Несмотря на разнородность, данные образы обладают единым свойством -простотой, являющейся важным ментальным маркером русского характера. Простота жизни, праздника, игрушек детства неоднократно подчеркивается автором при помощи сравнения с современной жизнью, чтобы доказать, что именно детство - это «лучшее состояние человека, наиболее богатое и полное, развивающее природные возможности, состояние наиболее естественное, чистое, открытое, непорочное» [11, с. 228]. Ср.: «Детство сильнее всей остальной жизни. Да, сильнее. Хочу в детство, хочу бежать босиком к реке, хочу помогать взрослым», - герой прямо говорит об особой роли детства в своей жизни, признает его лучшим временем, мечтает вернуться в прошлое.

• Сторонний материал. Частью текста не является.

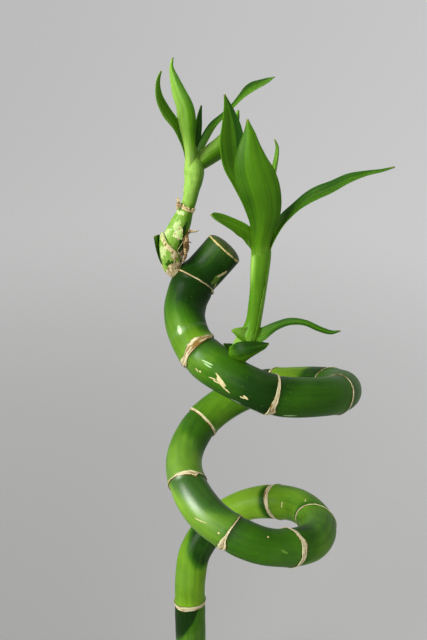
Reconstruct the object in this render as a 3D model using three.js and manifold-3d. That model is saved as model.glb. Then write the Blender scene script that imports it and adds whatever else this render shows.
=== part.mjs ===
// Curled lucky bamboo in a plain vase.
// Millimetres, +Z up. The origin is the middle of the vase's base, straight under the cane's foot.
// The view that the plant is shaped for looks along +Y and 22 degrees down.
import * as THREE from 'three';
import { mergeVertices } from 'three/addons/utils/BufferGeometryUtils.js';
import Module from 'manifold-3d';

const wasm = await Module();
wasm.setup();

// ---------------------------------------------------------------- driving dimensions
const GAP = 0.3;              // clearance between neighbouring pieces
const BLADE_THICKNESS = 0.8;

const VASE_HEIGHT = 100;
const VASE_RIM_RADIUS = 38;
const VASE_BASE_RADIUS = 34;
const VASE_WALL = 3.5;
const VASE_FLOOR = 8;
const BED_TOP = 83;           // top of the packed pebbles
const WATER_TOP = 89;
const TOP_PEBBLES = 28;

const COIL_AXIS = { x: 29, y: -15 };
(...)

Предметно-образная составляющая концепта «Детство» представлена с помощью многочисленных лексем, объединенных в памяти автора с помощью образа Нового года, каждая из них приобретает коннотативное значение и для автора, и для читателя.

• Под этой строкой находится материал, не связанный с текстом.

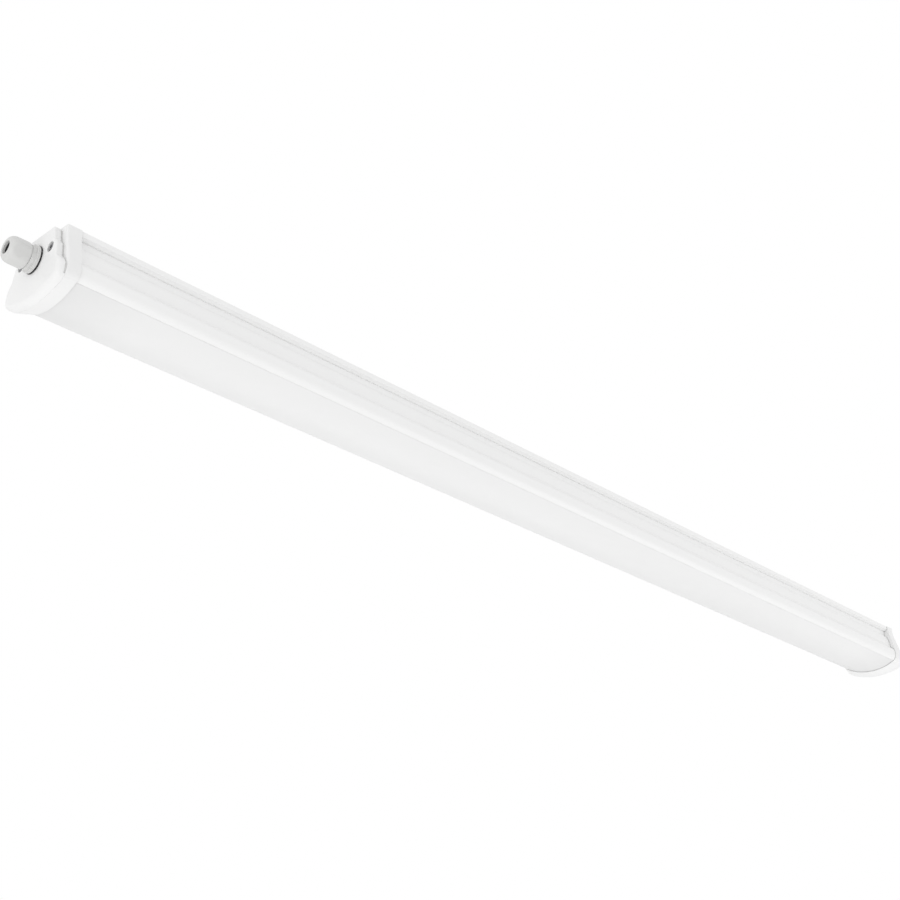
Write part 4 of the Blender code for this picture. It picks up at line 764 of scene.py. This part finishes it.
def galvanised(name, colour):
    """Zinc-coated sheet: spangles of slightly different tone, with drawing marks over them."""
    material, tree, shader = new_material(name, colour, roughness=0.42, metallic=1)
    place = stretched_place(tree, (0.6, 1, 1))
    spangle = tree.nodes.new("ShaderNodeTexVoronoi")
    spangle.inputs["Scale"].default_value = SPANGLE_SCALE
    tree.links.new(place, spangle.inputs["Vector"])
    grey = tree.nodes.new("ShaderNodeSeparateColor")
    tree.links.new(spangle.outputs["Color"], grey.inputs["Color"])
    share = grey.outputs["Red"]
    spangled = tinted(tree, share, tone(colour, SPANGLE_TONE), colour)
    tree.links.new(spangled, shader.inputs["Base Color"])
    uneven = ranged(tree, share, low=0.34, high=0.5, start=0, end=1)
    tree.links.new(uneven, shader.inputs["Roughness"])
    drawn = stretched_place(tree, (0.02, 1, 1))
    bumped(tree, shader, noise_of(tree, drawn, scale=900, detail=3), relief=0.00001)
    return material


def circuit(name, colour, copper):
    """Solder mask in oblong fields of two close tones, with raised tracks between them."""
    material, tree, shader = new_material(name, colour, roughness=0.35)
    place = stretched_place(tree)
    tracks = tree.nodes.new("ShaderNodeTexBrick")
    tracks.inputs["Scale"].default_value = TRACK_SCALE
    tracks.inputs["Mortar Size"].default_value = TRACK_WIDTH
    tracks.inputs["Color1"].default_value = (*colour, 1)
    tracks.inputs["Color2"].default_value = (*tone(colour, FIELD_TONE), 1)
    tracks.inputs["Mortar"].default_value = (*copper, 1)
    tree.links.new(place, tracks.inputs["Vector"])
    tree.links.new(tracks.outputs["Color"], shader.inputs["Base Color"])
    bumped(tree, shader, tracks.outputs["Fac"], relief=0.00003)
    return material


def opal(name, colour, roughness, **finish):
    """Frosted opal plastic that scatters light, with painted shade that darkens its colour towards the
    collars.
    """
    material = plastic(name, colour, roughness, **finish)
    tree = material.node_tree
    shader = tree.nodes["Principled BSDF"]
    clouded = shader.inputs["Base Color"].links[0].from_socket
    along = tree.nodes.new("ShaderNodeSeparateXYZ")
    tree.links.new(stretched_place(tree), along.inputs["Vector"])
    distance = tree.nodes.new("ShaderNodeMath")
    distance.operation = "ABSOLUTE"
    tree.links.new(along.outputs["X"], distance.inputs[0])
    # Painted shade: the diffuser's colour darkens over the last stretch before each collar, standing in
    # for the shade the collar casts
    share = ranged(tree, distance.outputs["Value"], 0, 1, COLLAR_SHADE_START, EXTRUSION_HALF)
    painted_shade = tinted(tree, share, clouded, tone(colour, COLLAR_SHADE_TONE))
    tree.links.new(painted_shade, shader.inputs["Base Color"])
    shader.inputs["Subsurface Weight"].default_value = OPAL_SCATTER
    shader.inputs["Subsurface Radius"].default_value = (OPAL_SCATTER_REACH,) * 3
    shader.inputs["Subsurface Scale"].default_value = 1
    return material


SHELL_WHITE = plastic("white moulded plastic", (0.875, 0.875, 0.873), 0.38)
BODY_WHITE = plastic(
    "white extruded plastic", (0.902, 0.902, 0.9), 0.36,
    grain=1600, relief=0.000008, stretch=(0.04, 1, 1),
)
OPAL = opal(
    "opal plastic", (0.824, 0.824, 0.823), 0.36,
    grain=1500, relief=0.000006, stretch=(0.08, 1, 1), vary=0.012,
)
GREY = plastic("light grey nylon", (0.685, 0.685, 0.676), 0.42, grain=2200, relief=0.000014)
BLACK = rubber("black rubber", (0.007, 0.007, 0.007))
SILICONE = rubber("grey silicone", (0.66, 0.66, 0.65))
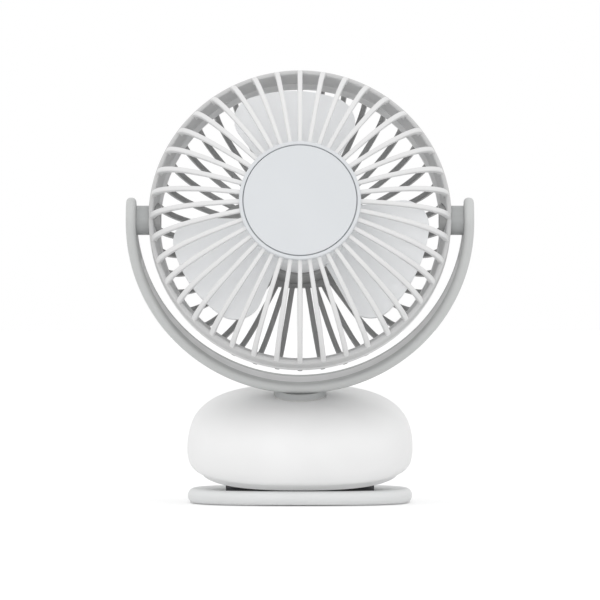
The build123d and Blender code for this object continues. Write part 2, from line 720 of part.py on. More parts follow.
def tact_switch():
    front = plunger_end() - PLUNGER_LEN
    half = SWITCH_SIZE / 2
    body = block(-half, half, front - SWITCH_BODY, front, BOARD_TOP, BOARD_TOP + SWITCH_SIZE)
    return upper(body + y_cylinder(PLUNGER_R, front - 0.5, plunger_end(), 0, BUTTON_H))


def status_leds():
    lights = []
    for i in range(LED_COUNT):
        x = LED_X + LED_PITCH * (i - (LED_COUNT - 1) / 2)
        lights.append(block(x - LED_SIZE / 2, x + LED_SIZE / 2, BOARD_BACK - 0.2 - LED_SIZE, BOARD_BACK - 0.2,
                            BOARD_TOP, BOARD_TOP + LED_SIZE))
    return upper(group(lights))


def power_button():
    back = BUTTON_BOSS_FACE - THRUST_GAP
    face = BODY_HALF_D + BUTTON_PROUD
    button = y_cylinder(BUTTON_R, back - 0.5, face, 0, BUTTON_H)
    button = fillet(button.edges().group_by(Axis.Y)[-1], 0.6)
    return upper(button + y_cylinder(BUTTON_FLANGE_R, back - BUTTON_FLANGE_T, back, 0, BUTTON_H))


def led_window():
    return upper(window_block(0) & body_solid(0.1))


def swivel_bush():
    bush = ring(BUSH_R, SHAFT_R + RUN_FIT, COLLAR_END, BODY_TOP + BUSH_FLANGE_T)
    return upper(bush + ring(BUSH_FLANGE_R, SHAFT_R + RUN_FIT, BODY_TOP, BODY_TOP + BUSH_FLANGE_T))


# ---------------------------------------------------------------- bow and swivel neck


def bow_section(outer, inner, width, start_angle):
    """Part of a ring about the middle of the head, lying across; the angle is measured below the tips."""
    half = width / 2
    body = y_cylinder(outer, -half, half) - y_cylinder(inner, -half - 1, half + 1)
    low = -outer - 1
    rise = math.tan(math.radians(start_angle)) * (outer + 5)
    sector = Polyline((0, 0), (outer + 5, -rise), (outer + 5, low), (-outer - 5, low), (-outer - 5, -rise), close=True)
    return body & extrude(Plane.XZ * make_face(sector), width, both=True)


def neck_screw_places():
    """Side offset and seat height of the two screws, from the middle of the bow's circle."""
    return [(s * NECK_SCREW_X, -math.sqrt(CHANNEL_FLOOR ** 2 - (NECK_SCREW_X - SCREW_HEAD_R) ** 2)) for s in (-1, 1)]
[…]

Так, об игрушках в рассказе повествует следующее: «Ёлочных игрушек у нас было мало - терялись куда-то. Вот была картонная курочка, бронзовая, с крохотным красным гребешком, а - принесли из чулана коробку с игрушками, разбираем - нет курочки... Потерянная курочка становилась ещё дороже именно от того, что была потеряна». В данном контексте актуализируется внимание на простоту ёлочных игрушек: курочка сделана из картона, но от этого она не становится менее дорогой для детей, ее потеря расценивается как утрата чего-то важного и ценного. Но разочарование не могло быть долгим, впереди новые предпраздничные хлопоты: «В заботах о новой ёлке курочка
забывалась. Да если бы она и не пропала, всё равно надо делать новые игрушки. И фонарики, и цепи, и «снег», и флажки. Оказывается, отец уже приготовил старые газеты, пузырёк клея, кисточку, краски. Все хотели клеить кисточкой, ссорились». Ценность игрушек из детства героя связана с тем, что при их создании дети испытывали чувство радости и гордости, делая новые игрушки, в которые вкладывалась душа. И, будучи взрослым, автор понимает важность этого процесса, который объединял всю семью. Таким образом, лексема игрушки приобретает коннотацию истинной ценности.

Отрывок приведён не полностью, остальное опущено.